= CHALLENGE =
Keep only the lines of the listing that include the word "steel", and copy them.
── COLLECTED MATERIAL ──
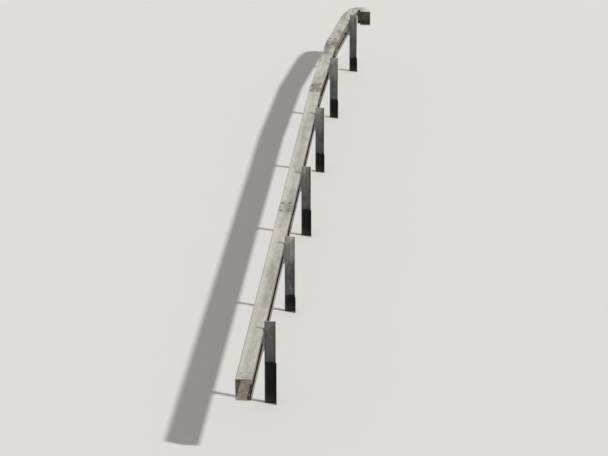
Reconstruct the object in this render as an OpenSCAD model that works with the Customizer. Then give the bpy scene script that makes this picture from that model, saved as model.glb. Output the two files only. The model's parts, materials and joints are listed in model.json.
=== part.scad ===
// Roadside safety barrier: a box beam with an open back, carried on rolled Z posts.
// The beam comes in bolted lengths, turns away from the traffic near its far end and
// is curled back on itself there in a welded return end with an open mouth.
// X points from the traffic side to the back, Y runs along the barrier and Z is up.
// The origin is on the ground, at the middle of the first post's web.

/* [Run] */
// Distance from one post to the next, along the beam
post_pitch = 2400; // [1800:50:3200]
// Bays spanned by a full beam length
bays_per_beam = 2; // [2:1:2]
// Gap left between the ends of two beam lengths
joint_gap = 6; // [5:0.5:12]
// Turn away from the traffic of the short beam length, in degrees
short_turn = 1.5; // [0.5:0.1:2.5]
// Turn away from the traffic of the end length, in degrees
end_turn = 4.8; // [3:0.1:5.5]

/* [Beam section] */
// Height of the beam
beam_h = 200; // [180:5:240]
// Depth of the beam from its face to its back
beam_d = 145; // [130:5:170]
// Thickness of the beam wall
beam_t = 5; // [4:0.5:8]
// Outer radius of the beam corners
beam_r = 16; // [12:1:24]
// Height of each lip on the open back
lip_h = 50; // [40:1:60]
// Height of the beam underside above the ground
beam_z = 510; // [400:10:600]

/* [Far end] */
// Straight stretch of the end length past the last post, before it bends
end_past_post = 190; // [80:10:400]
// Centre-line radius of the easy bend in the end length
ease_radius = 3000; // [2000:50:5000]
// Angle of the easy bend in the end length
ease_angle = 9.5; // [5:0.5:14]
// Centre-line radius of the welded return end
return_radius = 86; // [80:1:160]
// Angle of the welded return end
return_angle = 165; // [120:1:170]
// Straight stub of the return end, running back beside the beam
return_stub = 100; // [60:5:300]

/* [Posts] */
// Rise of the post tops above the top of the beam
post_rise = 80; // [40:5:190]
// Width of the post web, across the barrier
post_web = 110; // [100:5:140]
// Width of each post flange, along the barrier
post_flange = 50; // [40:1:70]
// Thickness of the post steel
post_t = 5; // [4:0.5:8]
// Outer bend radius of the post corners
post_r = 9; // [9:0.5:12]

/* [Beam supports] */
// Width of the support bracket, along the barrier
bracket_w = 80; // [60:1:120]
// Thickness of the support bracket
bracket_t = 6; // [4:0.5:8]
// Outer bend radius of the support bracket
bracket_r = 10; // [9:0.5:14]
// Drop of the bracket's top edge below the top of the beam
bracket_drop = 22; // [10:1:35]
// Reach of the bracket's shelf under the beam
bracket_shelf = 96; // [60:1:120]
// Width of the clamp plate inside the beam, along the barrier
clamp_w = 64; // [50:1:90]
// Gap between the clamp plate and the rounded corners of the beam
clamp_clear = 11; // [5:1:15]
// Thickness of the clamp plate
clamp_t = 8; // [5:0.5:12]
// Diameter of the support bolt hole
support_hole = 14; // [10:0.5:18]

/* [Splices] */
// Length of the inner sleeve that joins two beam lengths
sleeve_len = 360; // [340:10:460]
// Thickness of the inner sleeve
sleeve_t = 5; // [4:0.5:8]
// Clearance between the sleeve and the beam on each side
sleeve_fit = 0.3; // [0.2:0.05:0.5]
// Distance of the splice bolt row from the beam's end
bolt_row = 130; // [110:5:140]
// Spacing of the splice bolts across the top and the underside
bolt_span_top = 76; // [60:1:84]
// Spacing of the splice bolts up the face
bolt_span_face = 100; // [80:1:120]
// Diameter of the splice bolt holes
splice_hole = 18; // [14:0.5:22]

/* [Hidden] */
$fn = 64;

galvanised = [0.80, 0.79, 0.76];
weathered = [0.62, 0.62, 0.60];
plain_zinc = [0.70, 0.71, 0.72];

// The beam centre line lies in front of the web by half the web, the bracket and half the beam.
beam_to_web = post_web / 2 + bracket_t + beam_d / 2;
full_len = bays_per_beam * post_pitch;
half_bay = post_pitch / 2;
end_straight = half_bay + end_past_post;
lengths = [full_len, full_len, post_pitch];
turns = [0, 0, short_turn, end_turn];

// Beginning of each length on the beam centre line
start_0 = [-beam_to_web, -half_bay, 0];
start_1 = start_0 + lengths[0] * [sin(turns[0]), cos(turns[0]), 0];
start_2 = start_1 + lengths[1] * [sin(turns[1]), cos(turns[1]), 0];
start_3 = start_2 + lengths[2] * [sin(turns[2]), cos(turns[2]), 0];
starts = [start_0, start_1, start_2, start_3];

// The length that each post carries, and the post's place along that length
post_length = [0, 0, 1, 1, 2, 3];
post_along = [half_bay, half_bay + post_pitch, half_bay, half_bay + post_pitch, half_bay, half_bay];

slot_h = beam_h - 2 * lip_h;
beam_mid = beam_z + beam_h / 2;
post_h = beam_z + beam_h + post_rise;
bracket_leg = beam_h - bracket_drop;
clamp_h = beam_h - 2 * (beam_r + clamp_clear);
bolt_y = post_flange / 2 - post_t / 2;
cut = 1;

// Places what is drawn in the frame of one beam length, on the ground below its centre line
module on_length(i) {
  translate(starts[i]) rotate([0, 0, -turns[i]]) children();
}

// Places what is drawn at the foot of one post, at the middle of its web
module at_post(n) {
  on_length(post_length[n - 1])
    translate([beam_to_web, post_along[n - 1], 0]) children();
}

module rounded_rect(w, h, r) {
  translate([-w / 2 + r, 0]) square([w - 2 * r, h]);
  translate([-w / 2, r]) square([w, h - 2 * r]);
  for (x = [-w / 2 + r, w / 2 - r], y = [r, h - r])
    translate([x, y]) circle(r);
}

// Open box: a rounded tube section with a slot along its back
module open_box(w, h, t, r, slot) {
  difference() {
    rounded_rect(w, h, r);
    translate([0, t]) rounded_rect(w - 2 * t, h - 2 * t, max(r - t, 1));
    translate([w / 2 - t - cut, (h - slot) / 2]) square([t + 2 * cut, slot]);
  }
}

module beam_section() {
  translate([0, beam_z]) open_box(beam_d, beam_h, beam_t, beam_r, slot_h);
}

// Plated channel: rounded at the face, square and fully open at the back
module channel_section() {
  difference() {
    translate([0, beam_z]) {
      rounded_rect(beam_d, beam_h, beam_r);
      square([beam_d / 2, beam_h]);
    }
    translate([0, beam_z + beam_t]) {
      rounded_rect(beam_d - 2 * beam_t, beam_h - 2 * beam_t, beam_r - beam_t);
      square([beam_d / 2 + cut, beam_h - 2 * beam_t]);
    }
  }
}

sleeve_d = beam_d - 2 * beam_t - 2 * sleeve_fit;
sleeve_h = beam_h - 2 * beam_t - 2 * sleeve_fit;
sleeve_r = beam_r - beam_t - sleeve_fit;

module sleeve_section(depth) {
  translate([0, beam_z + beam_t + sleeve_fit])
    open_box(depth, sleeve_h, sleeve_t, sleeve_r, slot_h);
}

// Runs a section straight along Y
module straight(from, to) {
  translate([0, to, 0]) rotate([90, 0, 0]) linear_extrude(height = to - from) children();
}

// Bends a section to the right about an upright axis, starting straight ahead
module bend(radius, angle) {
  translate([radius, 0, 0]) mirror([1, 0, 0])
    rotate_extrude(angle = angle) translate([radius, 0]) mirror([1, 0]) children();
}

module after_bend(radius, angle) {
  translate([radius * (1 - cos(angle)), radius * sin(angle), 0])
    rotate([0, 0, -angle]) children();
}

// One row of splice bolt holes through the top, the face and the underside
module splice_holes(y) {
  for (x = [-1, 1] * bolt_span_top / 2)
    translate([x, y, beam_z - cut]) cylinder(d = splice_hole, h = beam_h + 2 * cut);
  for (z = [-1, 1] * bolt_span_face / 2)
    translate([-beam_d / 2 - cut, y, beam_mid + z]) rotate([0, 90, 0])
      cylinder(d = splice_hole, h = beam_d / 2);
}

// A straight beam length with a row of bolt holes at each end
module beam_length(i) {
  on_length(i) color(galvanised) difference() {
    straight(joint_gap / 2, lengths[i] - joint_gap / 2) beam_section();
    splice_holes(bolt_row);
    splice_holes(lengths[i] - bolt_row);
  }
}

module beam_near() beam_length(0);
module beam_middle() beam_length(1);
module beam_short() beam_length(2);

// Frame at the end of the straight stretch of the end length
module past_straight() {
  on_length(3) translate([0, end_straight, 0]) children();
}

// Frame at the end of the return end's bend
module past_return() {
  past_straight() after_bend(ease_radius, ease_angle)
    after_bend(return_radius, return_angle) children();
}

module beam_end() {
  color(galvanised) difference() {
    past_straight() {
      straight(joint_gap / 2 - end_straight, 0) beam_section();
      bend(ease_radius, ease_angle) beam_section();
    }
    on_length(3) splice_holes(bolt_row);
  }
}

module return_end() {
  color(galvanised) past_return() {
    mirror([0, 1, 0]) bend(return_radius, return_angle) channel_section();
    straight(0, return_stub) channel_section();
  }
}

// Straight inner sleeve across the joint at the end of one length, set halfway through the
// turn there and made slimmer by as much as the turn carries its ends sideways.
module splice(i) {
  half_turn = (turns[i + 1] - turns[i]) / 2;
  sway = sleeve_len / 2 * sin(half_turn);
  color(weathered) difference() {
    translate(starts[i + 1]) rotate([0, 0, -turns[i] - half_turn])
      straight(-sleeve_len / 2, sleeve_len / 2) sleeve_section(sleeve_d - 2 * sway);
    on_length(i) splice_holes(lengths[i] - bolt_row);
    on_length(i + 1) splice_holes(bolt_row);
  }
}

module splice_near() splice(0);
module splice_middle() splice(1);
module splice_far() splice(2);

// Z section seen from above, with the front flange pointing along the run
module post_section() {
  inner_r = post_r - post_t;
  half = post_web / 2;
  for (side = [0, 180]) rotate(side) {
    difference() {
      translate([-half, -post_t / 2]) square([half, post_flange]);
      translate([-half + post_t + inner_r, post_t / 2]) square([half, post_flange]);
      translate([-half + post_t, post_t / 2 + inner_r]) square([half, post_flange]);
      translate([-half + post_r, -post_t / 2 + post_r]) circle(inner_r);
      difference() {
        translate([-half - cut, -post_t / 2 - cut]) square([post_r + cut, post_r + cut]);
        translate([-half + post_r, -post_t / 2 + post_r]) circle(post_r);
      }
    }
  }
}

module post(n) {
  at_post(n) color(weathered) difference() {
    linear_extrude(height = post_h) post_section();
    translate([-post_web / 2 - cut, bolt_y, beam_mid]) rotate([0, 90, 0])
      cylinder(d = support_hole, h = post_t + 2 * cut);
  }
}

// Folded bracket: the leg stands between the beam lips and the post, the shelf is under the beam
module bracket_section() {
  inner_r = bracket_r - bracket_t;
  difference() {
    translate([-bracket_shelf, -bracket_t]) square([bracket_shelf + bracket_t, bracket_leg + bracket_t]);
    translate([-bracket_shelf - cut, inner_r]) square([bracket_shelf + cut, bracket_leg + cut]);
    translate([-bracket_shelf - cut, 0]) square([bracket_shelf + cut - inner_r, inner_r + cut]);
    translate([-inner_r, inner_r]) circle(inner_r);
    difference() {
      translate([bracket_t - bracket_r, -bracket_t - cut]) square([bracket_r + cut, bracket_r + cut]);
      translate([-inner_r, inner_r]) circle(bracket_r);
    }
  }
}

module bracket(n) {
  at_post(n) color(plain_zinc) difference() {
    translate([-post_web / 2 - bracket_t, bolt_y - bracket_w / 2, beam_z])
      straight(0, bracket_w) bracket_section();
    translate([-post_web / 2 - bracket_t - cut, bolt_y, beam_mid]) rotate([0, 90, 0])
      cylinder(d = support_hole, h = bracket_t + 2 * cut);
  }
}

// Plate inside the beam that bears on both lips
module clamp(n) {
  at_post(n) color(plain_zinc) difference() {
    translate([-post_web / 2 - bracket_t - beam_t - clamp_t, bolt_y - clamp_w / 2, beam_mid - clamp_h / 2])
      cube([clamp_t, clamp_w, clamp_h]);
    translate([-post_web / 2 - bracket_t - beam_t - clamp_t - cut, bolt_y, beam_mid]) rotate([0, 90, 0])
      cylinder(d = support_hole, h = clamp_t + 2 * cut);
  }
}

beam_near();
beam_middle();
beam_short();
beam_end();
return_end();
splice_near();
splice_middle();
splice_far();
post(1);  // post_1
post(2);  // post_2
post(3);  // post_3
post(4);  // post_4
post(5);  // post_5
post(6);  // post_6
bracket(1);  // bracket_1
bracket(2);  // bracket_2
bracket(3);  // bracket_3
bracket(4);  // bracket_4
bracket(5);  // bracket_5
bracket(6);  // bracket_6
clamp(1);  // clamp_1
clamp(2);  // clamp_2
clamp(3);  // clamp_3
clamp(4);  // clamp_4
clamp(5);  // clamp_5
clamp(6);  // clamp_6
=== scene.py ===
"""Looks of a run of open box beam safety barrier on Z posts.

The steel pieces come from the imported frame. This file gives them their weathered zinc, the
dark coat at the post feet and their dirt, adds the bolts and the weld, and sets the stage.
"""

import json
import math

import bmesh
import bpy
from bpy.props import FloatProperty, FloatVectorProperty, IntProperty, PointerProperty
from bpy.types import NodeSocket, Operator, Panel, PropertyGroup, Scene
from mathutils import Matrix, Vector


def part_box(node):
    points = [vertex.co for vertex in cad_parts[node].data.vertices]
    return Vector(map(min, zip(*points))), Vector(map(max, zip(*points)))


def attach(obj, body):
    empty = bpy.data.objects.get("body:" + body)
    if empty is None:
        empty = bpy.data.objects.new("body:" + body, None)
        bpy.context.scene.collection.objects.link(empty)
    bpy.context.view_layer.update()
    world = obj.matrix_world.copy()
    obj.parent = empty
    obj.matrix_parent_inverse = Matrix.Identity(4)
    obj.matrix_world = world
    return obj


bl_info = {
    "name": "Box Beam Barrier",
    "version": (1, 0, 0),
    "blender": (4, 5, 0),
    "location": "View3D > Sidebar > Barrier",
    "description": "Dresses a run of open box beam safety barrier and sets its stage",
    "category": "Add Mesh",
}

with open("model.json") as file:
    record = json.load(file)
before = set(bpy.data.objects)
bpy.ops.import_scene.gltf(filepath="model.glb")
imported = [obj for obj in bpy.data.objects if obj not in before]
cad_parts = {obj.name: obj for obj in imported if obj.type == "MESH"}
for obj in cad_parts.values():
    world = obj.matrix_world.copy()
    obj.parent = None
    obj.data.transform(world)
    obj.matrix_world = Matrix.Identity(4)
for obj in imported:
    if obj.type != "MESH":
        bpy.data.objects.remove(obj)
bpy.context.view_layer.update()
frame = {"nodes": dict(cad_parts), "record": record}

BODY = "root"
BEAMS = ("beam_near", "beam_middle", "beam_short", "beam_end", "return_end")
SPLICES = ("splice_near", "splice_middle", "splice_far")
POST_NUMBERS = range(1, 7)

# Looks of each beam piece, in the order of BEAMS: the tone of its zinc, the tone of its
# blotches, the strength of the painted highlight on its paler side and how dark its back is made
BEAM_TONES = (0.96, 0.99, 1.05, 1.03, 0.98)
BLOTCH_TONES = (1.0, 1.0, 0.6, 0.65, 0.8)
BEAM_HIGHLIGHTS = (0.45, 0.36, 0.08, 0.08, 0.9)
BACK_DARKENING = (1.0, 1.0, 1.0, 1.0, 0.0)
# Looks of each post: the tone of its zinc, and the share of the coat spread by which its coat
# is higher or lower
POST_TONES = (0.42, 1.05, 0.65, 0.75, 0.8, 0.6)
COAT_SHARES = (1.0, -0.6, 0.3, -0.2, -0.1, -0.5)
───
= OUTPUT =
// Thickness of the post steel
The steel pieces come from the imported frame. This file gives them their weathered zinc, the